The sight of a sitting American president setting foot on the island will be a novelty for most Cubans. The last U.S. leader to visit was Calvin Coolidge, who voyaged into Havana Harbor on a battleship in 1928. This time, Obama’s aides want to project a far different image.
“There’s great anticipation here for the visit,” said Jeffrey DeLaurentis, the top American diplomat in the recently reopened U.S. Embassy in Havana. “We want to broaden the engagement underway.”
That engagement began in December 2014, when Obama announced he was working to reopen long-frozen diplomatic ties to the island. The declaration was punctuated by the release of Alan Gross, an American prisoner in Cuba, in exchange for Cubans held in American jails.
Since then, the U.S. government has steadily removed restrictions on travel and commerce between the neighboring countries. Last week, officials announced some of the biggest changes, including allowing Cubans to open U.S. bank accounts and permitting Americans to travel here individually, rather than as a group, for educational or cultural reasons.
You’ve got mail
The first mail flight between the two countries since 1968 arrived in Havana from Miami on Wednesday, carrying on it a letter from Obama to a Havana coffee shop owner, a response to a series of missives he’d received ahead of his trip.
It’s still difficult to get here as an American; charter flights remain the only option until U.S. carriers resume regular flights later this year.
But once those flights are underway, U.S. officials expect a steady flow of American visitors that will outlast Obama’s presidency.
“We very much want to make the process of normalization irreversible,” said Ben Rhodes, Obama’s deputy national security adviser and a chief draftsman of the Cuba policy.
Rhodes and Obama have cited Cuba — along with a brokered deal with Iran to end its nuclear program — as successful evidence of the President’s 2009 inaugural vow to “extend a hand” to traditional U.S. foes.
But without congressional action to lift a longstanding trade embargo, there’s little Obama can do to fully restore economic ties to Cuba. He told CNN he didn’t expect lawmakers to take action while he’s in office.
“My strong prediction is that sometime in the next president’s administration, whether they are a Democrat or a Republican, that the embargo in fact will be removed,” he said.
The current Congress has shown little appetite for such a move.

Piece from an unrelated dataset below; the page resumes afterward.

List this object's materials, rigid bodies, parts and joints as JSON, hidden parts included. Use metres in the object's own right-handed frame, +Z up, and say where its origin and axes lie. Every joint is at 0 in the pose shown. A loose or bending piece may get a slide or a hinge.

“There has not been a single democratic opening; not a single change on the island in human rights,” Rubio, at the time a GOP presidential candidate, said during a CNN debate last week. “In fact, things are worse than they were before this opening.”
He continued, “The only thing that’s changed as a result of this opening is that now the Cuban government has more sources of money from which to build out their repressive apparatus and maintain themselves there permanently.”
While most Republicans in Congress have expressed little interest in lifting the blanket restrictions, Obama has found some bipartisan support.
“If there’s one policy that has aided the Castros, that’s kept them in power, it’s the travel ban and the embargo,” Sen. Jeff Flake, an Arizona Republican who will travel with Obama to Cuba, told CNN in an interview. “It’s given them a convenient excuse for the failure of socialism. So we ought to remove that crutch. We’re doing so. And I think we’ll move ahead more quickly now.”